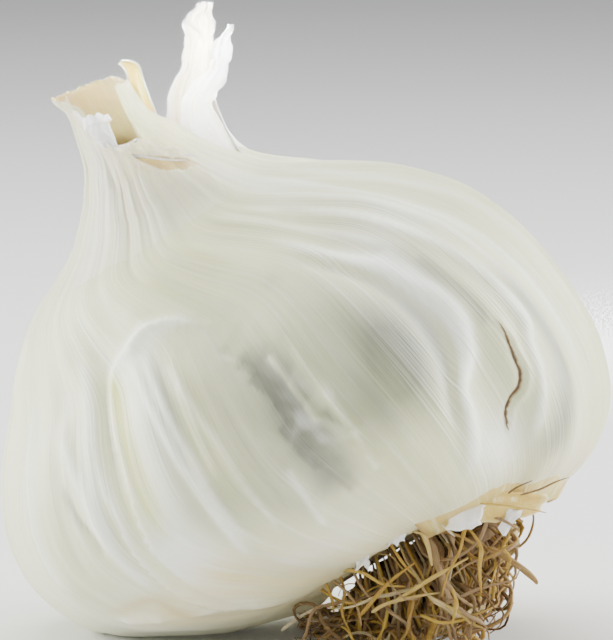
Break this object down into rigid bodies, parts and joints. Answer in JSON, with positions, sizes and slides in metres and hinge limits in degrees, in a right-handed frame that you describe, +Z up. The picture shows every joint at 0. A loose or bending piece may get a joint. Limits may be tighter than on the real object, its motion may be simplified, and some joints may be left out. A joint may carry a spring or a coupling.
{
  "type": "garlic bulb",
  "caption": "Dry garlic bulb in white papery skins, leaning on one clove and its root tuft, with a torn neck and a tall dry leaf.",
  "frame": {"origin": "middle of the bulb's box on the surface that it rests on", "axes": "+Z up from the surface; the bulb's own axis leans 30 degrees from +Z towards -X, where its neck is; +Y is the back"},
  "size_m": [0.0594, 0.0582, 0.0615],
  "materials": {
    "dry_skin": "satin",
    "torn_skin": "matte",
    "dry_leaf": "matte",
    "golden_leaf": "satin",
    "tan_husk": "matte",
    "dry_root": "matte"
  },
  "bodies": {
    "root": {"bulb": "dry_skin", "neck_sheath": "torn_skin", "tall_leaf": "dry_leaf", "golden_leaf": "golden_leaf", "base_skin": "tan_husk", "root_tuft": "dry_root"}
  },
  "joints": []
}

**Short exercise**
Reproduce the data in full, exactly as presented.

**Written solution**
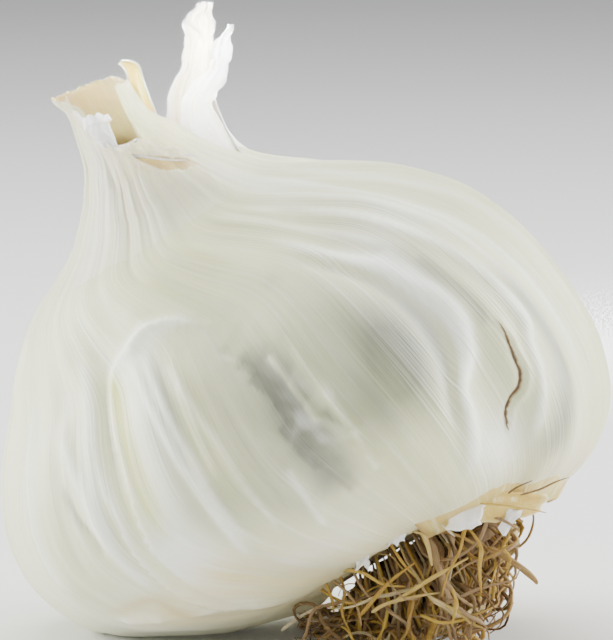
Break this object down into rigid bodies, parts and joints. Answer in JSON, with positions, sizes and slides in metres and hinge limits in degrees, in a right-handed frame that you describe, +Z up. The picture shows every joint at 0. A loose or bending piece may get a joint. Limits may be tighter than on the real object, its motion may be simplified, and some joints may be left out. A joint may carry a spring or a coupling.
{
  "type": "garlic bulb",
  "caption": "Dry garlic bulb in white papery skins, leaning on one clove and its root tuft, with a torn neck and a tall dry leaf.",
  "frame": {"origin": "middle of the bulb's box on the surface that it rests on", "axes": "+Z up from the surface; the bulb's own axis leans 30 degrees from +Z towards -X, where its neck is; +Y is the back"},
  "size_m": [0.0594, 0.0582, 0.0615],
  "materials": {
    "dry_skin": "satin",
    "torn_skin": "matte",
    "dry_leaf": "matte",
    "golden_leaf": "satin",
    "tan_husk": "matte",
    "dry_root": "matte"
  },
  "bodies": {
    "root": {"bulb": "dry_skin", "neck_sheath": "torn_skin", "tall_leaf": "dry_leaf", "golden_leaf": "golden_leaf", "base_skin": "tan_husk", "root_tuft": "dry_root"}
  },
  "joints": []
}